Anthony Tendero admits he got the itch to establish a writing project site in Western Michigan about the time he was becoming increasingly nostalgic about his former life as a middle school teacher. Tendero now works with preservice teachers at Grand Valley State University in Allendale, Michigan, but his teaching chops were honed working with eighth-graders.

"I enjoy working with preservice teachers," he says, "but I came to miss classrooms and middle school kids. I wanted to have my work more grounded in the schools. I believe my writing project work will help me keep a classroom connection."

But another piece of Tendero's past also motivated his urge to launch a writing project site in the Grand Rapids area. "I had only been teaching a year when a job came up in Fairfax County, Virginia. Someone directed me to Marian Mohr, at the time co-director of the Northern Virginia Writing Project (NVWP), who, it was said, would be able to tell me all about teaching in that area." After his conversation with Mohr, Tendero took the job in Virginia and was recruited into the NVWP summer institute.

"This experience changed me irrevocably as a teacher. My experience in the Northern Virginia Writing Project was so profoundly positive that I felt I wanted to be part of creating a similar experience for teachers in West Michigan."

Tendero has had some immediate successes in Michigan. For his first summer institute, he managed to "find fourteen quality fellows and three wonderful co-directors." This nucleus, he hopes, will be the beginning of a writing project movement that will allow "teacher voices to shape conversations about writing instruction in West Michigan."

Tendero knows, however, that the challenges are just beginning. "We'll be working with a big city school district, living with the struggles of its teachers and students, trying to establish partnerships." And then there is the whole issue of standardized writing tests and how they are being used by administrators and communities. "Whenever we discuss this issue with teachers," Tendero says, "they get that deer-in-the-headlights look." But Tendero believes teachers do not need to remain isolated, fearful, and immobilized. "We are hoping that as our numbers and influence grow, discussions about literacy learning in the Grand Rapids area will benefit from a new, powerful, and professional set of voices."

 

Cindy O'Donnell-Allen, Director

Colorado State University Writing Project
Colorado State University

As a high school student, Cindy O'Donnell-Allen knew one thing about her future. "I don't know what I'll be, but I will never be a teacher," she told her high school English teacher.

But that was before she went away to college and began the stretch from adolescence to adulthood. One midnight, two years later, O'Donnell-Allen called that same English teacher, Kelly Ford, and announced, "Kelly, guess what. I'm changing my major to English." It was, in fact, Ford's teaching that influenced her decision to study English, and then teach it. "Kelly's approach to teaching writing was different, so different that all of us noticed. Every day, he began class with writing, and we regularly read what we'd written to one another, and we were allowed to help one another and make changes."

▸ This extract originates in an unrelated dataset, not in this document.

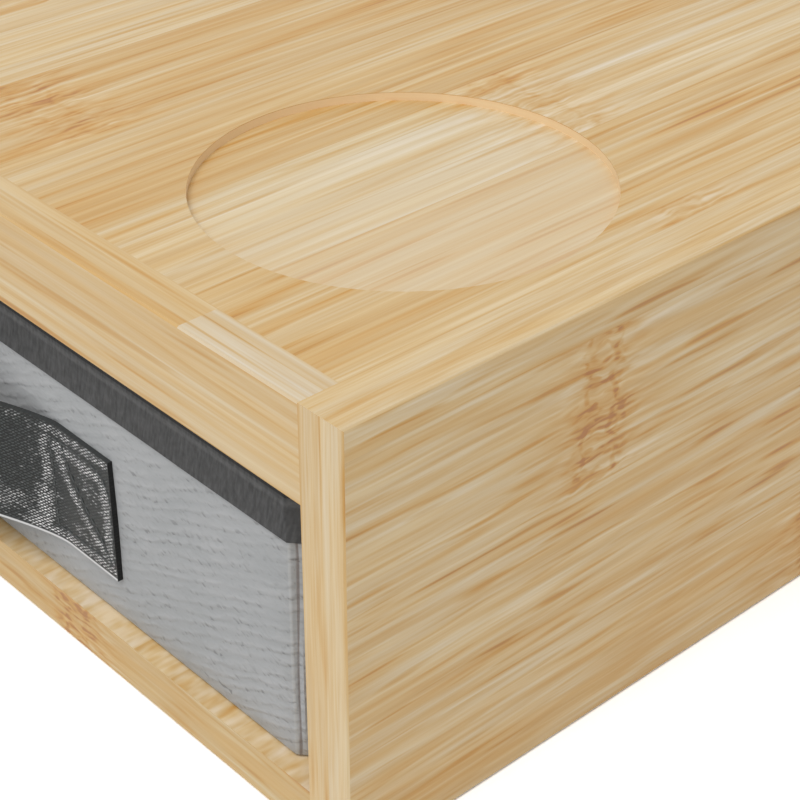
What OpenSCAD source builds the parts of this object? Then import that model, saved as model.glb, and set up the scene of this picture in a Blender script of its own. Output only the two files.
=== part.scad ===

Kelly Ford, readers may have already deduced, was a writing project guy, from the Oklahoma Writing Project (OWP) to be specific. The next chapter in the story is equally predictable. "If the writing project were a sorority, I guess I'd be considered a `legacy,'" says O'Donnell-Allen. A few years into her first teaching job, Ford called and said he had already written the letter of application recommending her to the OWP summer institute.

"I became a member of OWP in 1992, then a member of the project's governing board and facilitator of the site's teacher-research group."

When she moved to Colorado, where she is now beginning her fifth year as an assistant professor in the Department of English at Colorado State University (CSU), O'Donnell-Allen considered herself a writing project "orphan." "I'd wander forlornly around the NWP Annual Meeting until I found my OWP buddies, but it's true you can never really go home again."

So with the encouragement of fellow Oklahoman and NWP Associate Director Joye Alberts, O'Donnell-Allen applied for an NWP site to be based at CSU. Explaining her reasons for creating the new Colorado site, O'Donnell-Allen cites the Marge Piercy poem "To Be of Use": "The pitcher cries for water to carry/And a person for work that is real." Says O'Donnell-Allen, "I know of no other work that is more `real,' that is making a bigger direct difference in schools than the National Writing Project."

Part of the difference O'Donnell-Allen hopes to make in Colorado is to "provide an antidote to the formulaic writing and literacy instruction that has taken hold in response to high-stakes testing." And she already has evidence that she has some allies in advancing the work of the new site. "We've been able to secure matching funds in a state that has decimated its funding for education. That's how much people believe in the writing project."